Paula Cole’s amen — excuse me: Paula Cole Band’s Amen — is pretty unbearable, and for reasons that have only partly to do with her decision to let Dawson’s Creek use her 1998 hit ”I Don’t Want to Wait” as its opening theme. A pretty wisp of a tune, ”I Don’t…” became annoyingly overexposed, as would any song that was replayed every week and in countless commericials for a TV show. Hell, even a perfect pop song like — oh, I don’t know, Aretha Franklin’s ”Chain of Fools,” for example — would become excruciating if you had to hear it week in and week out as the theme to, say, Norm.
But the irritation one feels listening to Amen, Cole’s third album, has more to do with what the success of her previous collection, 1996’s This Fire, has done to her. Its 2-million-plus hit status — along with the pervasive airplay and debate-stirring sexual politics of its breakthrough single ”Where Have All the Cowboys Gone?” — seems to have thrown Cole back on herself. Even as she’s making a group name shift to Paula Cole Band, to acknowledge the contributions of guitarist Kevin Barry and drummer Jay Bellerose, she seems convinced that it’s the Paula Cole Philosophy that people want to hear. This Fire brought to mass attention the strong, surging voice of a woman who wrote, played, and produced songs of unremitting introspection that were nonetheless universal enough to invite identification and sympathy in the listener. Amen offers, as its title hints, Paula Cole as preacher.
I don’t mind when, on ”Pearl,” Cole belabors the couplet ”Baggage from my family/Going back to therapy,” because these confessional-genre cliches are transcended by the song’s swirling, happily distracting melody.
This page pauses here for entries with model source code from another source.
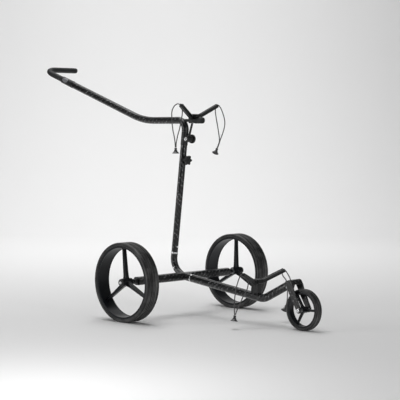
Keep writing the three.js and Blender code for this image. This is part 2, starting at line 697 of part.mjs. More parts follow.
// The rings of a hub: inner radius, outer radius, and their ends measured outwards along the axle.
const HUB_RINGS = {
  hub_bearing: { ring: [7.9, 11.05, -22, 21], look: 'steel' },
  hub_cap_ring: { ring: [6.3, 13.5, 23.3, 30], look: 'satin' },
  hub_sleeve: { ring: [6.4, 7.5, -30, 22], look: 'steel' },
};
const HUB_BUTTON_RADIUS = 5.8;
const HUB_BUTTON_ENDS = [21, 32];
const STUB_END_Y = TRACK / 2 - 30.5;
const PIN_END_Y = TRACK / 2 + 16;
for (const [side, word] of [[-1, 'right'], [1, 'left']]) {
  const wheel = new THREE.Group();
  wheel.position.set(0, (side * TRACK) / 2, AXLE_Z);
  cart.add(wheel);
  const ends = (near, far) => (side > 0 ? [near, far] : [-far, -near]);
  piece(wheel, `rear_rim_${word}`, rim({ ...REAR_RIM, turn: SPOKE_TURN[word] }), 'satin');
  const rearTyre = tyre(
    REAR_RIM.outer + RIM_CLEARANCE, REAR_WHEEL_RADIUS, REAR_WHEEL_WIDTH, REAR_SHOULDER, REAR_WHEEL_SIDES,
  );
  piece(wheel, `rear_tyre_${word}`, rearTyre, 'rubber');
  for (const [name, { ring: [inner, outer, near, far], look }] of Object.entries(HUB_RINGS)) {
    piece(wheel, `${name}_${word}`, turned(tubeProfile(inner, outer, ...ends(near, far)), 24), look);
  }
  const button = crossBar(0, 0, ...ends(...HUB_BUTTON_ENDS), HUB_BUTTON_RADIUS, 20);
  piece(wheel, `hub_button_${word}`, button, 'silver');
  const stubAxle = union(
    crossBar(0, AXLE_Z, ...ends(AXLE_HALF_LENGTH + GAP, STUB_END_Y), STUB_RADIUS, 20),
    crossBar(0, AXLE_Z, ...ends(STUB_END_Y - 1, PIN_END_Y), PIN_RADIUS, 16),
  );
  piece(cart, `axle_stub_${word}`, stubAxle, 'satin');
}

const frontWheel = new THREE.Group();
frontWheel.position.set(FRONT_WHEEL_X, 0, FRONT_AXLE_Z);
cart.add(frontWheel);
const FRONT_RIM = {
  outer: 65.6, inner: 58.7, width: FRONT_WHEEL_WIDTH - 2, sides: FRONT_WHEEL_SIDES,
  hub: 11.5, hubHalf: 14, bore: 8.4, spokeFoot: 5, spokeTip: 3.8, spokeDepth: 8, turn: 1,
};
piece(frontWheel, 'front_rim', rim(FRONT_RIM), 'satin');
const frontTyre = tyre(
  FRONT_RIM.outer + RIM_CLEARANCE, FRONT_WHEEL_RADIUS, FRONT_WHEEL_WIDTH, FRONT_SHOULDER, FRONT_WHEEL_SIDES,
);
piece(frontWheel, 'front_tyre', frontTyre, 'rubber');
const frontBearing = tubeProfile(4.5, 8.05, 1 - FORK_IN, FORK_IN - 1);
piece(frontWheel, 'front_bearing', turned(frontBearing, 24), 'steel');

// ---- elastic loops: two strands from a bracket arm into a cone-shaped toggle ----
// A loop's strands are routes from the arm down to the toggle's top.
const loops = {
  upper_right: {
    tip: [
      [89, -104, 816], [89, -115.5, 819], [89, -127, 815.5], [89, -136.5, 808.5],
      [89, -143.5, 799], [88, -146.5, 787.5], [88, -147, 775.5], [87, -146, 763.5],
      [86, -144.5, 751.5], [86, -143, 740], [86, -140.5, 728], [85, -137.5, 716.5],
      [85, -134, 704.5], [85, -130.8, 692], [85, -127.9, 679.5], [85, -126.4, 667],
      [85, -126.3, 654.5],
    ],
    root: [
      [84, -87, 797], [84, -87.5, 787.5], [84, -88.5, 778], [84, -90.5, 768.5],
      [84, -92, 759], [84, -94.5, 749.5], [84, -97.5, 740.5], [84, -100.5, 731.5],
      [84, -103.5, 722], [84, -107, 713], [84, -110.5, 704], [84, -114, 694.5],
      [84.5, -117, 684.5], [85, -120, 674.5], [85, -121.7, 664.5], [85, -121.7, 654.5],
    ],
  },
  upper_left: {
    tip: [
      [89, 104, 816], [89, 112, 809.5], [89, 119, 801], [89, 124.5, 791.5],
      [89, 129.5, 782], [89, 134, 772], [89, 137.5, 761.5], [89, 139.3, 750.5],
      [89, 139, 739.5], [89, 136.5, 728.5], [89, 132.5, 718], [89, 128, 707.5],
      [89, 123, 697.5], [89, 117.5, 687.5], [89, 112.5, 677.5], [89, 108, 668],
      [89, 103.5, 658.5], [89, 98.5, 649.5],
    ],
    root: [
      [84.5, 91, 800.5], [84.5, 91.5, 790], [84.5, 93, 780], [84.5, 95, 770.5],
      [84.5, 97, 761], [84.5, 99.5, 751.5], [84.5, 102, 742], [84.5, 104, 732.5],
      [84.5, 106.5, 723], [84.5, 108.5, 713.5], [84.5, 110.5, 704], [84.5, 112.5, 694.5],
      [84.5, 113.8, 685], [84.5, 113.5, 675.5], [84.5, 110.3, 666.5], [84.5, 105.5, 658],
      [84.5, 100.5, 649.5],
    ],
  },
  lower_right: {
    tip: [
      [423, -118, 197], [423, -126, 192], [423, -132, 183], [422.5, -136.5, 173],
      [422, -140.5, 163], [421.5, -144, 153], [421, -147, 143], [421, -149, 132.5],
      [420.5, -150.5, 122], [420, -151.5, 111], [420, -152.5, 100], [420, -153.3, 89],
      [420, -153.5, 78], [420, -153.5, 69], [420, -153, 60.5], [420, -152.5, 52],
    ],
    root: [
      [410, -69.5, 171], [410, -69.5, 161], [410.5, -71, 151.5], [411, -74.5, 142.5],
      [412, -80, 134.5], [413, -87, 127.5], [414, -94.5, 121], [415, -101.5, 114.5],
      [416, -108, 107], [417, -114.5, 99.5], [418, -120.5, 92], [419, -126.5, 84.5],
      [419.5, -132.5, 77], [420, -138.5, 69.5], [420, -143.8, 61], [420, -147.9, 52],
    ],
  },
  lower_left: {
    tip: [
      [423, 118, 197], [423, 125, 190.5], [423, 132, 183], [423, 138.5, 175],
      [423, 144.5, 167], [423, 149.5, 158], [423, 153.5, 148.5], [423, 156, 138.5],
      [423, 156.8, 128], [423, 156, 117.5], [423, 153.5, 107.5], [423, 150.5, 97.5],
      [423, 146.5, 88], [423, 141.5, 79], [423, 136, 70.5], [423, 129.5, 62.5],
    ],
    root: [
      [418.5, 108, 185.8], [418.5, 109.5, 179], [418.5, 114, 172.5], [418.5, 120, 167],
      [418.5, 126, 161.5], [418.5, 131, 155], [418.5, 134.5, 147], [418.5, 136.5, 137.5],
      [418.5, 137.5, 127.5], [418.5, 138, 117.5], [418.5, 138, 107.5], [418.5, 138, 97.5],
      [418.5, 137.5, 87.5], [418.5, 136.3, 78], [418.5, 133.8, 69.5], [418.5, 130.5, 62.5],
    ],
  },
};
const cordSection = roundSection(CORD_RADIUS, 8);
const CORD_STEP = 10;
const route = (points) => points.map(([x, y, z]) => point(x, y, z));
function strand(points) {
  const path = new THREE.CatmullRomCurve3(route(points), false, 'centripetal');
  return along(path, cordSection, Math.round(path.getLength() / CORD_STEP));
}
for (const [name, { tip, root }] of Object.entries(loops)) {
  piece(cart, `${name}_cord_tip`, strand(tip), 'cord');
  piece(cart, `${name}_cord_root`, strand(root), 'cord');
  const ends = [route(tip).slice(-2), route(root).slice(-2)];
  const top = ends[0][1].clone().lerp(ends[1][1], 0.5);
  const heading = ends.map(([before, last]) => last.clone().sub(before).normalize())
    .reduce((sum, next) => sum.add(next)).normalize();
  const start = top.clone().addScaledVector(heading, CONE_GAP);
  const end = start.clone().addScaledVector(heading, CONE_HEIGHT);
  piece(cart, `${name}_cone`, bar(start, end, CONE_TOP_RADIUS, 20, CONE_BASE_RADIUS), 'rubber');
}

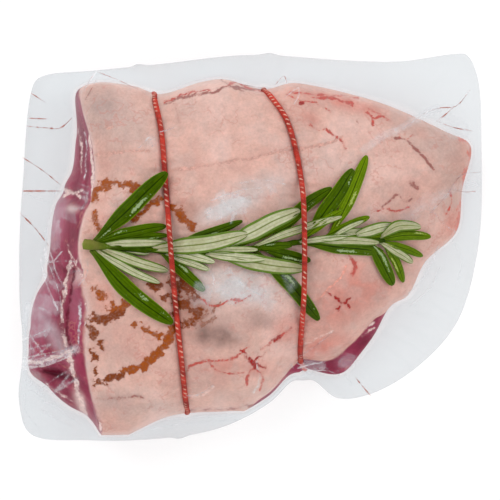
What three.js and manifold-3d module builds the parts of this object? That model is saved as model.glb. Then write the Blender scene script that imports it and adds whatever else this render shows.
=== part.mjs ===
// A raw lamb rump, tied with two loops of butcher's twine over a sprig of rosemary and sealed in a clear
// vacuum pack. Millimetres, +Z up. The pack lies on its flat underside, fat cap up, with the cut face of
// the meat towards -X, and the origin is the middle of its footprint on the table.
import * as THREE from 'three';
import { ParametricGeometry } from 'three/addons/geometries/ParametricGeometry.js';
import { mergeVertices } from 'three/addons/utils/BufferGeometryUtils.js';
import Module from 'manifold-3d';

const wasm = await Module();
wasm.setup();

const film = { thickness: 0.8, gap: 0.5, narrowestFlange: 2.4, edgeHeight: 6.5 };
const joint = {
  middle: [-4, 0], // the pole of every polar outline below
  // height of the crown along x
  crown: [[-62, 37], [-45, 41], [-25, 43.5], [0, 44], [25, 41], [45, 35.5], [62, 28.5], [76, 22]],
  shoulder: { roundness: 2.4, fall: 0.6 },
  shoulderInset: 1.2,
  girthHeight: 9.5,
  soleInset: 9,
  soleHeight: film.thickness + film.gap,
};
const twine = {
  radius: 1.05, clearance: 0.42, proud: 0.1, overSprig: 4.95, sunk: 0.12, biteDepth: 2.2, biteWidth: 5.5,
};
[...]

Similarly, the album’s first single, ”I Believe in Love,” is powered by a sweeping disco beat reminiscent of a solid Gamble-and-Huff Philadelphia International production, and Cole puts an ache in her voice that sells the ballad even as it gets your hips twitching. The song is also the most specific — and most successful — example of Cole’s noticeable increase in working R&B and hip-hop musical locutions into her music.
But most of the time, the melodies serve the lyrics rather than the other way around, and Cole shouldn’t invite close inspection of either her wordplay or her messages. The title tune is an egregious example of the ”list” song, in which the singer enumerates the people she deems worthy of redemption, or at the very least a hearty ”Amen.” These range from the comparatively blameless (Elvis Presley, Gloria Steinem, and, fer Pete’s sake, Mahatma Gandhi) to the questionable (O.J. Simpson, Saddam Hussein), all names set to a monotonously metronomic beat that only underscores the self-righteousness of this exercise in forgiveness that’s less Christian than queenly. (Later on the album, Cole presumes to tell us what ”God Is Watching,” reducing the higher power to a kind of Santa Claus looking down from heaven at who’s been naughty and who’s been nice. (Suggestion to Cole: In keeping with Amen’s spirit of magnanimity, shouldn’t you be giving Rodney King a cut of the royalties for your hijacking of the phrase ”Can we all just get along”?)
There is no song on Amen as elegantly crafted and quietly unassuming as This Fire‘s ”Carmen,” to use just one example. Instead, we are treated to awkward rapping — abetted by an indulgent DJ Premier, from Gang Starr — about ”the critics and the cynics who don’t understand the lyrics.” Oh, if only that were so, Paula! It’s the spareness of arrangements designed to emphasize the words and the instrumental minimalism — the plaintive guitar chords on ”Free,” the stark rhythm-section drone of ”Suwannee Jo” — that can make cliches like ”Nothing more important than following your soul” turn even the most generous listener into a critic who is at least skeptical, if not cynical.
There’s no denying the richness of Cole’s singing, and I’ll never tune out the catchy ”I Believe in Love” if it pops up on the radio. But, hokey, tricked-up, and empty in a way her previous release rarely was, the follow-up to This Fire might more accurately have been titled This Smoke and These Mirrors.